ALBANY – In his first major break with Mayor Bloomberg, Gov. Paterson said yesterday the stalled Moynihan Station project should be turned over to the Port Authority.

“I think it’s a good idea,” Paterson said. “The Port Authority is the area’s transportation vehicle. The Moynihan Station is a transportation project.”

The governor’s remarks came just two days after Bloomberg angrily dismissed talk of a PA takeover as a “terrible idea,” potentially setting up yet another development showdown between Albany and City Hall.

Speaking in the city, Bloomberg – whom state Republicans are urging to run for governor – took a shot at Paterson, saying the governor wanted to “study things” and blaming the delays in important city projects on “chaos in Albany.”

The mayor warned that further retooling could only further delay projects, such as the mayor’s foundering effort to get development at the West Side rail yards started before his term expires on Dec. 31, 2009.

“It got slowed down because of Albany,” Bloomberg said.

“The chaos in Albany was not good for us. A new administration comes in. They want to study things. Then there’s another new administration. They want to study things.”

Sen. Charles Schumer also favors the PA plan as a way to jump-start the $14 billion Moynihan project after the owners of Madison Square Garden pulled out of plans to build a new arena on the station site.

Schumer argues that the PA – flush with $5 billion in new transportation funds from its recent toll increase – stands as the only entity with the means to complete the new transit hub over Penn Station.

The Empire State Development Corp. currently controls the Moynihan Station plan.

Bloomberg and some state lawmakers fear the PA handoff could weaken their control over the project because the agency answers to the governors of New York and New Jersey, rather than local officials.

The mayor also cited delays in the PA’s efforts to rebuild at Ground Zero.

“We certainly would never agree to the Port Authority being in charge of it because they can’t get done what they have to do downtown,” he said.

Paterson said he would take Bloomberg’s opposition “into account.”

“This isn’t a personal feud, or something like that. He just has a viewpoint on what was Schumer’s proposal and one that I’ll weigh as I make a decision,” the governor said.

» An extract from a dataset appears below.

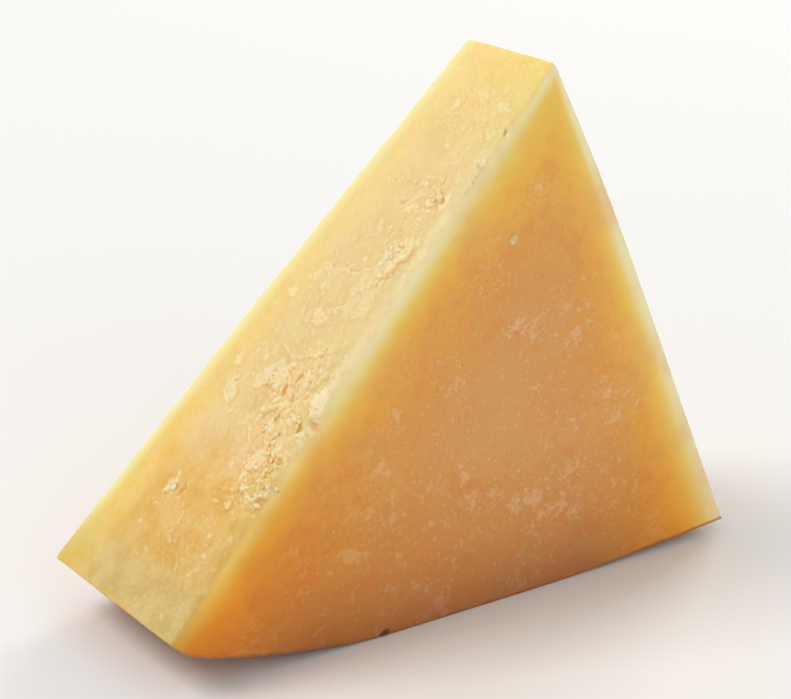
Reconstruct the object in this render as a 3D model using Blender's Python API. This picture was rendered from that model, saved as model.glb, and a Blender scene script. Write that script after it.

Paterson has shown an increasing willingness to wade into the struggling megaprojects he inherited two months ago when former Gov. Eliot Spitzer was forced to resign amid a hooker scandal.

Paterson said he might charge a czar or committee to coordinate developments at Penn Station, as well as the Javits Center, lower Manhattan and the West Side rail yards.

He also might put the ESDC’s chairman on the PA’s oversight board, a practice Spitzer ended.